Altera's OpenCL offering effectively promises customized hardware for your OpenCL kernels and the claim is that FPGAs will be more efficient than CPUs or GPUs at many tasks.  Applications that are not necessarily floating-point heavy, for example applications relying on custom integer datatypes, heavy bit-manipulation or fixed point calculations, are an area where FPGAs can shine because CPU and GPU hardware is not really tailored for such applications. The high-speed I/O connections available on an FPGA with external bandwidth far outstripping other accelerators is another advantage. I think streaming/filtering type of applications are an obvious niche that FPGAs can fulfill.  On the other hand, accelerators such as Nvidia Tesla and Xeon Phi will likely continue to do well in many double-precision floating-point applications because these accelerators are heavily optimized for such use cases. Applications such as image processing or data visualization that can make use of dedicated graphics related hardware on GPUs are also best done on a GPU. 

Finally, I would say I am cautiously optimistic at the prospect of using OpenCL on FPGAs.  I am impressed by the theoretical potential for OpenCL on FPGAs.

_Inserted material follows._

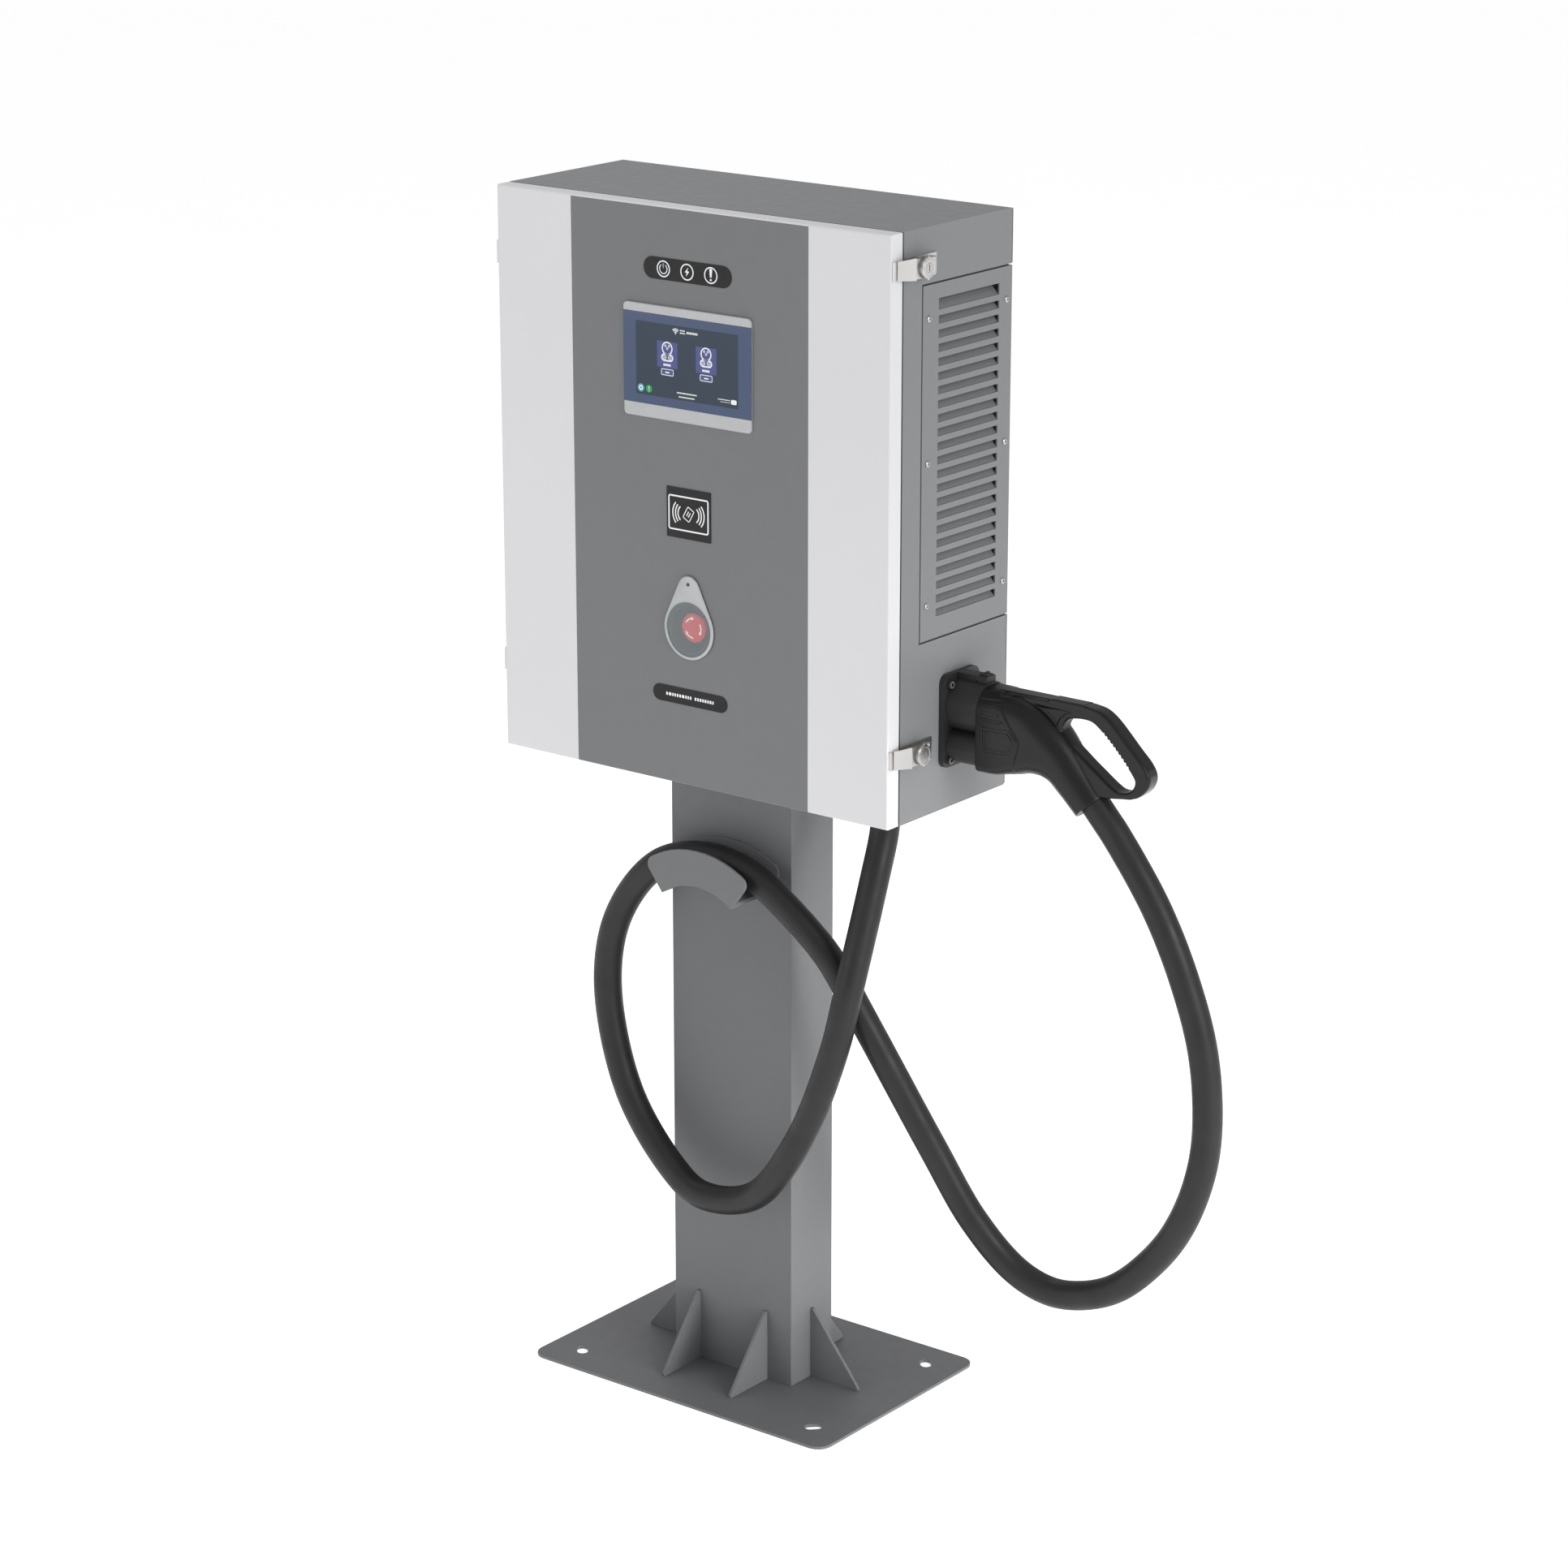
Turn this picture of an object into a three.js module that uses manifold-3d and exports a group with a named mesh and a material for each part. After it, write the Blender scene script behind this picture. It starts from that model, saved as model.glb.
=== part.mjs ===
// Free-standing charging post: a cabinet with a hinged door on a column, with a holstered connector.
// Millimetres. +Z up, +X to the viewer's right of the door, -Y out of the door's front.
// Origin: centre of the base plate's underside.
import * as THREE from 'three';
import { mergeVertices } from 'three/addons/utils/BufferGeometryUtils.js';
import Module from 'manifold-3d';

const wasm = await Module();
wasm.setup();

// ---------------------------------------------------------------- driving dimensions
const PLATE = { width: 500, depth: 350, thick: 4, corner: 20 };
const SLOT = { x: 200, y: 126.3, length: 24, width: 15 };
const COLUMN = { width: 200, depth: 90, wall: 4 };
const FLANGE = { width: 260, depth: 150, thick: 5, corner: 12 };
const GUSSET = { foot: 80, height: 100, thick: 5, frontSpacing: 115 };
const CABINET = { width: 630, bottom: 853, top: 1603, front: -102, back: 126, wall: 2.5 };
const DOOR = { front: -128, back: -105, skin: 4, wall: 2.5, edge: 3 };
const FASCIA = { width: 380, thick: 2, bottom: 853.6, top: 1600.5 };
const VENT = { bottom: 1082.3, top: 1531, front: -61.6, back: 127.5, skin: 2.2, gap: 2.5 };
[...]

However, I would  like to see third party studies comparing OpenCL SDKs for FPGAs and general purpose processors on various tasks to get a better understanding of performance and power consumption of various accelerator options. If you are evaluating GPUs or Xeon Phi for your application, you should definitely also consider evaluating OpenCL on FPGAs and compare their performance against other options for your application. OpenCL on FPGAs looks to be gaining steam and this will be an interesting space to watch in the near future and may very well be a turning point for wider adoption of FPGAs in various high-performance application segments.

Altera's OpenCL Implementation Details
Comments Locked


View All Comments

  • ET - Tuesday, October 15, 2013 - link

    Thanks. That's enlightening. Doesn't support a lot of stuff. (And the table is on page 22 in the document I found.)
  • jarjarbink - Tuesday, February 25, 2014 - link

    Can you point a link to the document ?
  • DonnaCabel16 - Monday, October 14, 2013 - link

    my Aunty Aaliyah just got an awesome 9 month old Audi allroad Wagon by working parttime from the internet... pop over to this web-site ℰ­x­i­t­3­5­.­c­o­m
  • mike8675309 - Monday, October 14, 2013 - link

    I've been following FPGA's for the past 9 months or so and have also been stymied by the costs. Most recently I have been following the development of the Parallella which was a kickstarter project "supercomputer on a chip" development board. While not exactly a FPGA, it does have supporting Zynq-7000 Series Dual-core ARM A9 that has FPGA logic. And the main chip contains 16 cores that can operate concurrently on shared or different workloads. Not very mature for development yet, but OpenCL is one of the languages being targeted for it.
  • 0xc000005 - Saturday, October 19, 2013 - link

    You didn't mention (afaict) one of the big benefits of using FPGAs - they require much less power (~ 10x less) than GPUs for the same amount of computation. Some readers may find this useful if they want to do gigantic computations under some type of cost constraint. Bitcoin miners moved from GPUs to FPGAs long ago since the cost of electricity is an important factor in Bitcoin mining.

    OpenCL isn't the only game in town for programming FPGAs either. Xilinx (Altera's main competitor) has a nice product called Vivado High-Level Synthesis where you can write your algorithms in C++. Whether this is a benefit or not remains to be seen - it's harder to design parallel algorithms in C++ than in OpenCL. It's important to be aware that there are a lot of algorithms that are not massively parallel, for which GPUs and OpenCL offer no speedup. This is where C++ is useful, since Vivado can take your sequential, easy-to-simulate algorithm and still make it N times faster - the value of N depends on your algorithm of course.

    More about which algorithms can be speeded up using OpenCL can be found at
  • chaos215bar2 - Sunday, October 20, 2013 - link

    Use of local memory in OpenCL generally also requires some kind of synchronization between the threads in a workgroup, as the entire point is to share information between these threads. (A basic example is loading some data into local memory so that all threads can operate on it. A synchronization point is necessary to ensure that all threads have loaded the data they're responsible for before any others attempt to use it.)

    I'm curious how Altera handles this, since it doesn't map to the pipeline model you described in an obvious way. If, for instance, there's only room for n instances (via vectorization or replication) of the pipeline on the FPGA, does that mean the workgroup size is n? If not, how is the state of one thread saved while waiting for others to reach the synchronization point, and then subsequently restored?